The key is low heat, with charcoal pulled to one side of the grill to heat the wood chips that provide the smoke. The shoyu sits on the other end. With the grill covered, the shoyu reaps the benefits of the trapped smoke without being subjected to direct heat.
Shinsato advised using Yamasa brand shoyu, a good middle ground between Aloha brand, which he deemed “kinda light,” and Kikkoman (“salty”).
I turned to my grillmaster brother-in-law, Darren Kimura, for help. He heated his Weber to a low 175 degrees by placing the charcoal in a cage to keep it contained to one side. I had two containers of shoyu: A wide, shallow baking pan so the smoke could hit a greater surface area, and a Mason jar, for the purpose of comparison. We used guava wood chips.
Shinsato had warned that because I was tending the fire, my taste buds would be impaired by the smoke, and he recommended having someone else taste the shoyu to determine when it was done. But since I visited the grill only to replenish the guava chips, I felt confident in my tasting capacities.
After two hours, the minimum smoking time, I went out to test a few drops of shoyu from the pan. It hardly tasted smoky. I called it a day after 3-1/2 hours.
I let my smoked shoyu sit for a couple of days before I began the steeping process. I wanted to give my olfactory system a chance to clear out any traces of smoke.
In hindsight, this is what I know: Heed Shinsato’s advice. A tiny taste of the pan shoyu had me literally shuddering. Not only was the smokiness overbearing, the shoyu had become irreparably concentrated from the lengthy stay in the heat. Clearly, my tasting abilities had been shot.
With the pan shoyu unusable, I focused instead on the shoyu in the Mason jar. It was nicely smoked, though I watered it down with a 1-to-3 ratio of shoyu to water.
My advice: Smoke your shoyu for two hours and move on.
BEFORE YOU SMOKE
Select an appropriate wood chip — the Shinsatos used apple wood; I used guava. Avoid kiawe and hickory, which could impart bitterness. Soak a few handfuls of chips in water several hours before smoking time.

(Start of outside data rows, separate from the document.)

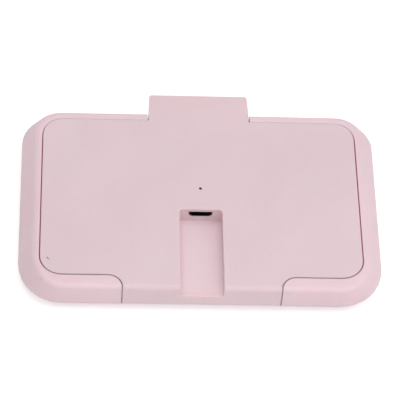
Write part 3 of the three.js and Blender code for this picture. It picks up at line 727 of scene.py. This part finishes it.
@dataclass
class Moulding:
    """A fine copy of a CAD moulding: merged, with every sharp edge given a moulded radius."""

    node: str
    piece_name: str
    edge_radius: float
    spared: Sequence[Box] = ()
    lips: Sequence[tuple[float, Box]] = ()
    upright: float = 0.05
    segments: int = 3
    crease: float = 30.0
    flat: float = 0.6
    merge: float = 0.002 * MM
    full_weight: int = 100

    def copied(self) -> Form:
        """Copies the node's mesh, with its loose triangles joined and its flat faces made whole.

        Returns:
            The mesh.
        """
        form = bmesh.new()
        form.from_mesh(bpy.data.objects[self.node].data)
        bmesh.ops.remove_doubles(form, verts=form.verts, dist=self.merge)
        bmesh.ops.dissolve_degenerate(form, edges=form.edges, dist=self.merge)
        flat = math.radians(self.flat)
        bmesh.ops.dissolve_limit(form, angle_limit=flat, verts=form.verts, edges=form.edges)
        return form

    def close_seam(self, form: Form) -> None:
        """Moves upright faces beside the seam outwards, so that the seam is a fine line.

        Args:
            form: The moulding's mesh.
        """
        shifts: dict[bmesh.types.BMVert, tuple[Vector, float]] = {}
        for face in form.faces:
            middle = face.calc_center_median()
            middle.x = abs(middle.x)
            closer = next((closer for closer, zone in self.lips if within(middle, (zone,))), 0.0)
            if closer and abs(face.normal.z) < self.upright:
                for vert in face.verts:
                    way, _ = shifts.get(vert, (Vector((0, 0, 0)), closer))
                    shifts[vert] = (way + Vector((*face.normal.xy, 0)), closer)
        for vert, (way, closer) in shifts.items():
            vert.co += way.normalized() * closer

    def mark_edges(self, form: Form) -> None:
        """Marks the sharp edges that get the radius, all but those inside the spared boxes.

        Args:
            form: The moulding's mesh.
        """
        weights = form.edges.layers.float.new("bevel_weight_edge")
        limit = math.radians(self.crease)
        for edge in form.edges:
            middle = (edge.verts[0].co + edge.verts[1].co) / 2
            sharp = len(edge.link_faces) == 2 and edge.calc_face_angle(0.0) > limit
            if sharp and not within(middle, self.spared):
                edge[weights] = 1.0

    def make(self) -> Piece:
        """Rounds the edges, keeps them under the solid's top and shades the flat faces level.

        Returns:
            The object, ready to be dressed.
        """
        form = self.copied()
        self.close_seam(form)
        self.mark_edges(form)
        mesh = bpy.data.meshes.new(self.piece_name)
        form.to_mesh(mesh)
        form.free()
        piece = add_object(self.piece_name, mesh)
        bevel = piece.modifiers.new("edges", "BEVEL")
        bevel.width, bevel.segments = self.edge_radius, self.segments
        bevel.limit_method, bevel.miter_outer = "WEIGHT", "MITER_ARC"
        bevel.use_clamp_overlap = False
        apply_modifiers(piece)
        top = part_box(self.node)[1].z
        for vert in piece.data.vertices:
            vert.co.z = min(vert.co.z, top)
        smooth(piece)
        level = piece.modifiers.new("level_faces", "WEIGHTED_NORMAL")
        level.mode, level.weight, level.keep_sharp = "FACE_AREA", self.full_weight, True
        apply_modifiers(piece)
        return piece


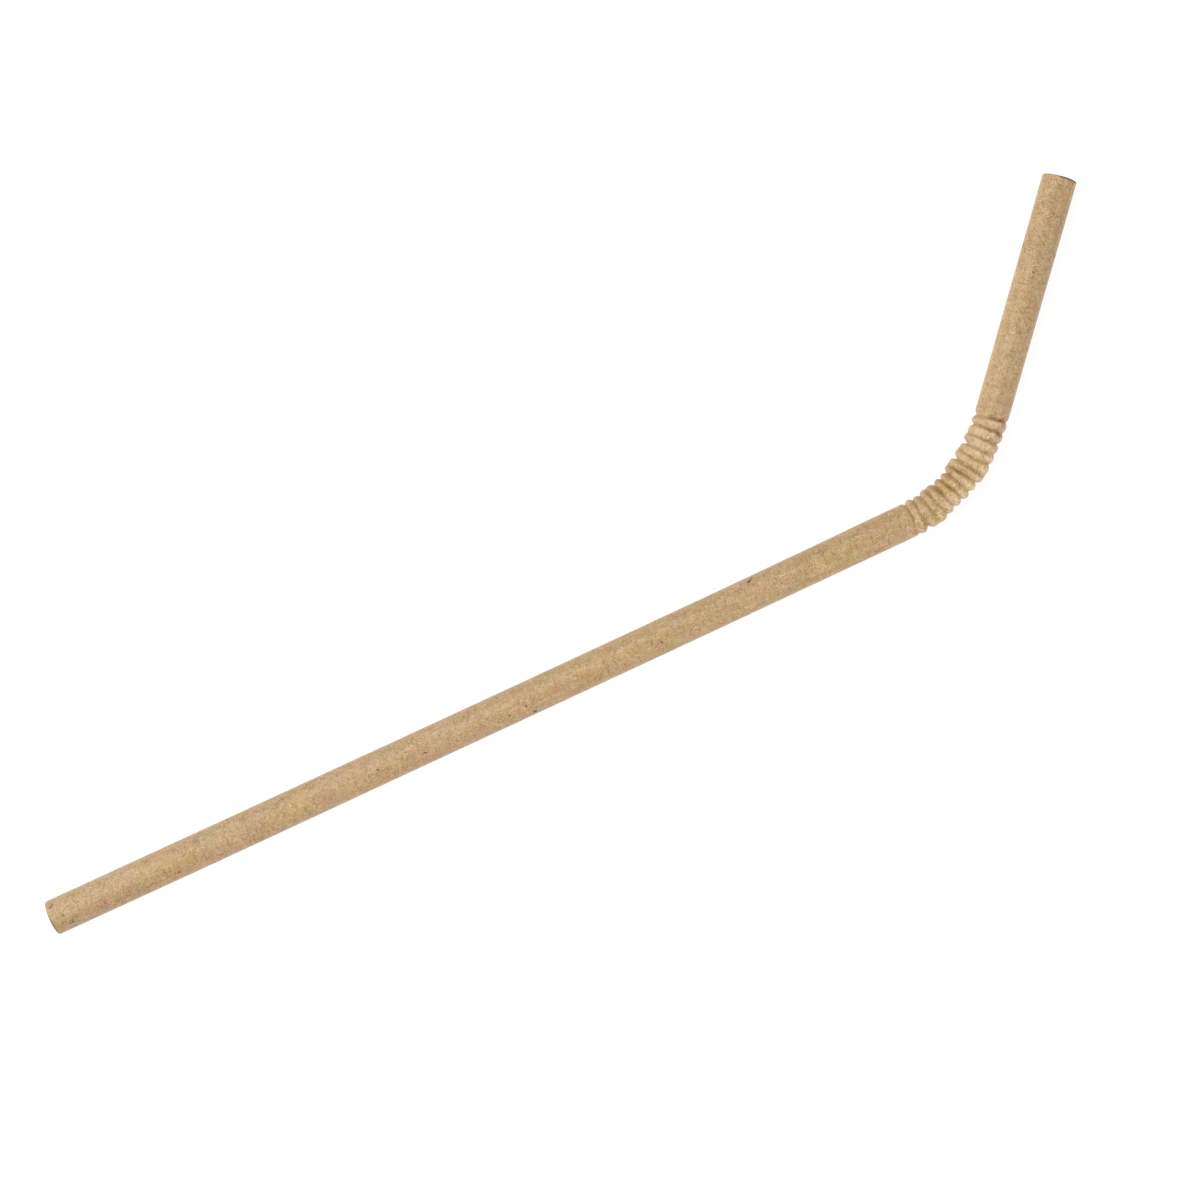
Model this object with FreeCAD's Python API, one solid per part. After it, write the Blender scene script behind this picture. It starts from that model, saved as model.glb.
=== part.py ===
import FreeCAD, Part
import math
import os

# Bendy paper straw, wound from strips of kraft paper and crimped into a short
# corrugated zone, lying on its side with the bend in the horizontal plane.
#
# Frame: millimetres, +Z up. The long limb runs along +X, the short limb turns
# towards +Y. The origin is under the middle of the straw's bounding box, on
# the surface that it lies on.

# ---------------------------------------------------------------- dimensions
tube_od = 6.00            # outside diameter of both limbs
wall = 0.42               # three plies of paper with their glue
foot_to_corner = 171.60   # foot end to the point where the limb axes cross
corner_to_mouth = 55.50   # that point to the mouth end
bend_deg = 49.10          # turn of the short limb from the long one
bend_tangent = 13.10      # from the axes' crossing to where the bend starts
crimp_end = 25.90         # end of the crimped zone along the centre line
flank_part = 0.25         # a ring's flank lies this part of its width from a groove
flank_rise = 0.72         # and has risen this part of the groove's depth
flank_wall = 0.50         # radial wall on a flank, where the paper runs aslant
shoulder = 0.03           # how far a limb has drawn in beside the first and last groove

# Grooves: (place along the centre line from the start of the bend,
#           half width across the bend, half height, shift to the bend's inside)
grooves = [
    (2.49, 2.71, 2.62, -0.08),
    (4.15, 2.61, 2.50, 0.03),
    (5.78, 2.78, 2.46, -0.22),
    (7.65, 2.78, 2.48, 0.08),
    (9.20, 2.50, 2.44, -0.04),
    (10.80, 2.46, 2.42, -0.04),
    (12.40, 2.50, 2.42, -0.06),
    (14.20, 2.80, 2.32, 0.22),
    (15.74, 2.78, 2.44, -0.24),
    (17.66, 2.90, 2.50, 0.10),
    (19.26, 2.52, 2.46, -0.10),
    (21.02, 2.70, 2.48, 0.14),
    (22.84, 2.58, 2.46, -0.02),
    (24.72, 2.60, 2.50, -0.01),
]
# Rings between them: (half width across the bend, half height, shift inwards)
rings = [
    (3.08, 2.97, 0.00),
    (3.02, 2.97, -0.03),
    (3.10, 2.97, -0.05),
    (3.00, 2.97, 0.00),
    (2.94, 2.97, 0.00),
    (2.96, 2.97, -0.04),
    (3.02, 2.97, 0.00),
    (3.14, 2.97, 0.02),
    (3.18, 2.97, 0.02),
    (3.06, 2.97, 0.04),
    (3.08, 2.97, 0.08),
    (3.03, 2.97, 0.08),
    (3.02, 2.97, 0.06),
]

# ---------------------------------------------------------------- centre line
tube_r = tube_od / 2.0
bend = math.radians(bend_deg)
bend_r = bend_tangent / math.tan(bend / 2.0)
arc_len = bend_r * bend
long_straight = foot_to_corner - bend_tangent
short_straight = corner_to_mouth - bend_tangent
UP = FreeCAD.Vector(0, 0, 1)


def centre(s):
    """Point on the centre line and its direction. s is 0 where the bend starts."""
    if s <= 0:
        return FreeCAD.Vector(s, 0, tube_r), FreeCAD.Vector(1, 0, 0)
    turn = min(s, arc_len) / bend_r
    along = FreeCAD.Vector(math.cos(turn), math.sin(turn), 0)
    point = FreeCAD.Vector(bend_r * math.sin(turn), bend_r * (1 - math.cos(turn)), tube_r)
    return point + along * max(s - arc_len, 0.0), along


# ------------------------------------------------------- sections of the crimp
# Each is (s, half width, half height, shift inwards, radial wall).
sections = [
    (0.0, tube_r, tube_r, 0.0, wall),
    (0.7, tube_r - shoulder / 4, tube_r - shoulder / 4, 0.0, wall),
    (1.4, tube_r - shoulder, tube_r - shoulder, 0.0, wall),
]
before = (tube_r, tube_r, 0.0)
last_s = grooves[0][0] - 1.6
for i, groove in enumerate(grooves):
    s, a, b, e = groove
    after = rings[i] if i < len(rings) else (tube_r, tube_r, 0.0)
    next_s = grooves[i + 1][0] if i + 1 < len(grooves) else s + 1.6
    sections.append(
        (
            s - flank_part * (s - last_s),
            a + flank_rise * (before[0] - a),
            b + flank_rise * (before[1] - b),
            e + flank_rise * (before[2] - e),
            flank_wall,
        )
    )
    sections.append((s, a, b, e, wall))
    sections.append(
        (
            s + flank_part * (next_s - s),
            a + flank_rise * (after[0] - a),
            b + flank_rise * (after[1] - b),
            e + flank_rise * (after[2] - e),
            flank_wall,
        )
    )
    if i < len(rings):
        sections.append(((s + next_s) / 2.0, after[0], after[1], after[2], wall))
    before, last_s = after, s
sections.append((crimp_end - 0.35, tube_r - shoulder, tube_r - shoulder, 0.0, wall))
sections.append((crimp_end, tube_r, tube_r, 0.0, wall))


def crimped_skin(inner):
    """The outer or inner skin of the crimped zone: ellipses carried smoothly along the centre line."""
    corners = ((1, 0), (1, 1), (0, 1), (-1, 1), (-1, 0), (-1, -1), (0, -1), (1, -1), (1, 0))
    places, columns = [], [[] for _ in corners]
    for s, a, b, e, thick in sections:
        point, along = centre(s)
        inwards = UP.cross(along)
        if inner:
            a, b = a - thick, b - thick
        places.append(s)
        for column, (x, z) in zip(columns, corners):
            column.append(point + inwards * (e + a * x) + UP * (b * z))
    first, last = centre(places[0])[1], centre(places[-1])[1]
    rows, knots, mults, degree = [], None, None, None
    for column in columns:
        curve = Part.BSplineCurve()
        curve.interpolate(
            Points=column,
            Parameters=places,
            InitialTangent=first,
            FinalTangent=last,
            Scale=False,
        )
        rows.append(curve.getPoles())
        knots, mults, degree = curve.getKnots(), curve.getMultiplicities(), curve.Degree
    weights = [1.0 if i % 2 == 0 else math.sqrt(0.5) for i in range(len(corners))]
    surface = Part.BSplineSurface()
    surface.buildFromPolesMultsKnots(
        [list(column) for column in zip(*rows)],
        mults,
        [3, 2, 2, 2, 3],
        knots,
        [0.0, 0.25, 0.5, 0.75, 1.0],
        False,
        False,
        degree,
        2,
        [weights] * len(rows[0]),
    )
    return surface.toShape()


def limb_skin(radius, start, along, length):
    """The curved face of a straight limb."""
    solid = Part.makeCylinder(radius, length, start, along)
    return [f for f in solid.Faces if isinstance(f.Surface, Part.Cylinder)][0]


def cut_end(point, along):
    """The flat ring of paper where a limb is cut off square."""
    outer = Part.Wire(Part.makeCircle(tube_r, point, along))
    inner = Part.Wire(Part.makeCircle(tube_r - wall, point, along))
    return Part.makeFace([outer, inner], "Part::FaceMakerBullseye")


foot, foot_dir = centre(-long_straight)
mouth, mouth_dir = centre(arc_len + short_straight)
crimp_stop, _ = centre(crimp_end)
short_clear = arc_len + short_straight - crimp_end

faces = [cut_end(foot, foot_dir), cut_end(mouth, mouth_dir)]
for inner in (False, True):
    radius = tube_r - wall if inner else tube_r
    faces.append(limb_skin(radius, foot, foot_dir, long_straight))
    faces.append(crimped_skin(inner))
    faces.append(limb_skin(radius, crimp_stop, mouth_dir, short_clear))

shell = Part.makeShell(faces)
shell.sewShape(1e-4)
straw = Part.makeSolid(shell if shell.ShapeType == "Shell" else shell.Shells[0])
if straw.Volume < 0:
    straw.reverse()

box = straw.optimalBoundingBox(False, False)
shift = FreeCAD.Vector(-(box.XMin + box.XMax) / 2, -(box.YMin + box.YMax) / 2, -box.ZMin)
straw.translate(shift)

os.makedirs("parts", exist_ok=True)
straw.exportStep("parts/straw_tube.step")

print("valid", straw.isValid(), "closed", straw.isClosed(), "solids", len(straw.Solids))
print("faces", len(straw.Faces), "volume", round(straw.Volume, 2), "mm3")
print("foot end", [round(v, 4) for v in foot + shift])
print("mouth end", [round(v, 4) for v in mouth + shift], "along", [round(v, 6) for v in mouth_dir])
print("axes cross", [round(v, 4) for v in FreeCAD.Vector(bend_tangent, 0, tube_r) + shift])
print("bend radius", round(bend_r, 3), "arc", round(arc_len, 3), "short clear", round(short_clear, 3))
print("box", straw.optimalBoundingBox(False, False))
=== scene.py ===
import math

import bpy
import numpy as np
from mathutils import Matrix, Vector


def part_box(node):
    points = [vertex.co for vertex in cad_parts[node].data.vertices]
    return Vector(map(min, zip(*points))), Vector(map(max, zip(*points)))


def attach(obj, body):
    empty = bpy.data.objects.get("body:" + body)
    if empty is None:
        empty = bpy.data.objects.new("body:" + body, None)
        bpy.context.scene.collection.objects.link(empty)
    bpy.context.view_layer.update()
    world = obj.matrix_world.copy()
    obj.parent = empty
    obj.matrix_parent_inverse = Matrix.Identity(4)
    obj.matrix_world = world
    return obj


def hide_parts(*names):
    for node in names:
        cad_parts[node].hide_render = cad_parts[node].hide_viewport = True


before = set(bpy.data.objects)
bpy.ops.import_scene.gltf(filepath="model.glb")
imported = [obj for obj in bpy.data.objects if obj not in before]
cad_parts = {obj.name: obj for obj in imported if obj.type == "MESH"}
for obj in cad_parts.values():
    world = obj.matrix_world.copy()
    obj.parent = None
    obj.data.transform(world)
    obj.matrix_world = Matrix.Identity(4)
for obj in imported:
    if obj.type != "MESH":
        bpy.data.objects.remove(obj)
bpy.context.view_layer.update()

# ------------------------------------------------------------------ the frame
# Everything below is worked out in millimetres along the straw and written in metres.
low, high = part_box("straw_tube")
R0 = 3.0                                   # outside radius of the limbs
WALL = 0.42                                # three plies and their glue
LONG = 158.5                               # straight part of the long limb
TANGENT = 13.10
TURN = math.radians(49.10)
BEND_R = TANGENT / math.tan(TURN / 2)
ARC = BEND_R * TURN
SHORT = 42.40                              # straight part of the short limb
ORIGIN = np.array([low.x * 1e3 + LONG, low.y * 1e3 + R0, (low.z + high.z) * 500.0])
S_FOOT, S_MOUTH = -LONG, ARC + SHORT
LEAD = 22.6                                # the outer ply goes once round in this length
SEAM_AT = -2.6                             # where its seam crosses the top
STRIP = 2 * math.pi * R0 * LEAD / math.hypot(2 * math.pi * R0, LEAD)  # the ply's width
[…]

Heat charcoal on one end of the grill for a low heat of under 200 degrees. Place a handful of chips onto a sheet of foil, fold it into a packet and poke a few holes into it. Place packet over the charcoal.
Place pan of shoyu on opposite end of grill and cover the grill. A wide, shallow pan means smoke can hit a greater surface area of shoyu. Monitor temperature gauge. Try to keep heat at about 175 degrees. Add more wood chips as necessary (check every half hour or so).
After two hours, remove shoyu from grill and have someone away from the grill taste for smokiness. If necessary, return to grill and retaste every 30 minutes. If no one is there to taste it, I recommend removing shoyu after two hours.
ALSO WORTH SMOKING
Add bowls of cheese and salt to the grill. After 90 minutes, even the least expensive cheese becomes a heavenly taste experience. Shinsato suggests letting the cheese sit a week in the fridge to allow flavors to bloom. Salt takes a bit of time, three to four hours, to retain smokiness, but it’s nice as well.
STEEPING
To start, taste your smoked shoyu. If it’s too salty, water it down to taste. Consider items to steep that will add a range of flavor attributes: acidic, sweet, bitter, umami, spiciness.
The goal is balanced flavor. Steep one or two items at a time. Check on flavor after about 10 days of steeping, and recheck every couple of days afterward until you hit the desired levels of flavor.
Add more items and repeat the process. Keep shoyu refrigerated once you begin steeping.
Items to consider: Alcohol, vinegar, mirin (Japanese sweet rice wine), tea, konbu, citrus peel, shiso (also called perilla or beefsteak plant), dried fruit (fresh clouds the liquid), vanilla.
Here’s what I did:
>> Konbu: A steep of about about 2-1/2 weeks added body and rounded flavor but also more saltiness, so I had to dilute the shoyu further. A good alternative: Boil the konbu first to cut back the salt.
>> Lemon peel: Amy Shinsato advised using just the peel without the pith, which can be bitter, then squeezing and bruising the peel to release its oils. I cut a strip several inches long. A month of steeping imparted a nice tangy balance to all that saltiness.
>> Dried apricot: To impart sweetness, I wanted to try dried mango, but every version I found had added sugar. Since I sought a subtle sweetness, I went with the apricot, a good choice. It steeped about three weeks.
>> Dried japones chili pepper: After much experimentation, I found that cutting a long slit along the length of the pepper allowed the spiciness to release efficiently into the liquid. After a week, my shoyu was infused with a lively, but not overpowering, heat that blooms slowly on the palate yet does not linger — nice.